So, I decided to check out the website for Portsmouth’s sponsor, Jobsite.com. It is a UK based job-search website. On a whim, I looked for jobs involving “football” in Portsmouth. And that’s when the problems began…
I entered in the key term “football” and selected Portsmouth as my location.
My rationale was simple – Portsmouth FC was in dire straits, so surely a few job listings would show up for, say, owner, CFO, center back, etc. However, Portsmouth has to compete with misclicks that lead to Portsmouth, New Hampshire, a city in the United States of America. This is the obvious first barrier to recruiting talent to Pompey.

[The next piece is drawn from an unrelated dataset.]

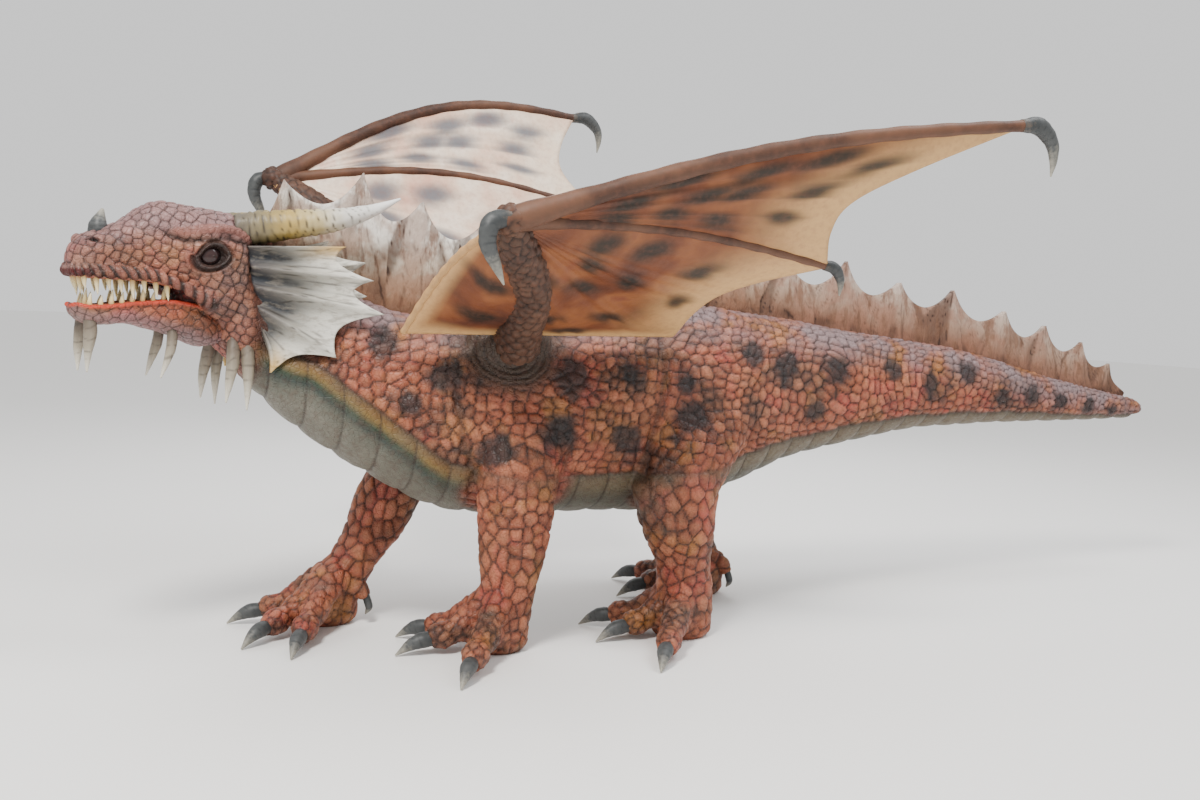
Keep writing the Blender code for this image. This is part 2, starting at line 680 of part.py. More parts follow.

If the job candidate has mastered Googlemaps or graduated from highschool with a passing grade in geography, she or he should clear that hurdle. However, to my surprise, despite the serious problems at Pompey, only a handful of football results showed up.
Among those results, one sticks out like a swollen and sore centerback’s thumb. One result screams like a scary film female victim locked in a mortician’s basement. This result explains why Portsmouth is about to go under….it is competition. You see, if a random viewer is watching Portsmouth decides to click on the site on their t-shirt and look for a footy job, he will not be directed to the desperate Pompey, but rather to that mammoth of mammoths…Burnley. Buuuuurnley.
The obvious and pertinent question: is Burnley committing an intentional and debilitating braindrain by advertising on the sponsor of Portsmouth? Is Burnley the potent magnet in a fiercely competitive employment market, forcing Pompey to settle for Israeli ex-felons?
Of course, few people look at a sad reality in football – Portsmouth won the FA Cup, but success has a severe price in the wage inflated land of European soccer. While in the States the players cry foul over post-contract rights, across the pond clubs drown in debt to former players and past transactions.
Also, a chicken and egg situation has emerged. Portsmouth relies on executive talent from the Middle East, yet even the most naive of international businessmen knows the risks and cutthroat reputation of that region of the world. Arrest warrants, tax evasion, those are considered costs of business, not harbingers of insolvency. Did Portsmouth’s mismanagement lead them to rely on executives with a rap sheet? Or vice versa?
Let’s not forget this is an institution that hired and employed Harry Redknapp. Who worked closely with Peter Storrie.
We also should acknowledge the Portsmouth fans’ choice of dissent – the death threat. Jermaine Defoe has a strong season and top clubs want to sign him. Happy for his services and best of luck? No. Death Threat. The CEO is working tirelessly to manage a miracle. Thanks? No. Death Threat. At what point does a supporters’ group become a drunk militia?
So let’s recap – you saw Portsmouth play, clicked on the sponsor website, and now you do a little research on your prospective employer. Tax evasion pops up. The other employees, recruits from countries with cut throat business practices, have arrest warrants or have served time. What do you do? Well, if you have an IQ over 30, then…..you scroll down and come back to BURNLEY. Yes, it all comes back to Burnley.
We shan’t forget the snake in the grass in all this, the sly and stealthy cheetah, the BURNLEY.
Despite the bigger business (read boring) context, I am sorry for Portsmouth.
However, I am also worried about Burnley. I’m not worried about Burnley for Burnley’s sake. No, I’m worried about Burnley for other clubs’ safety. My mind wanders…did Burnley, the Goldman Sachs of soccer, shortsell AIG stock a year and a half ago? The possibilities are endless for Burnley’s brilliantly devilish plan to tortuously interfere with other club’s business while ruthlessly climbing to the top. Portsmouth was an inviting and decaying carcass, but Burnley swooped like a vulture of its own sinister volition.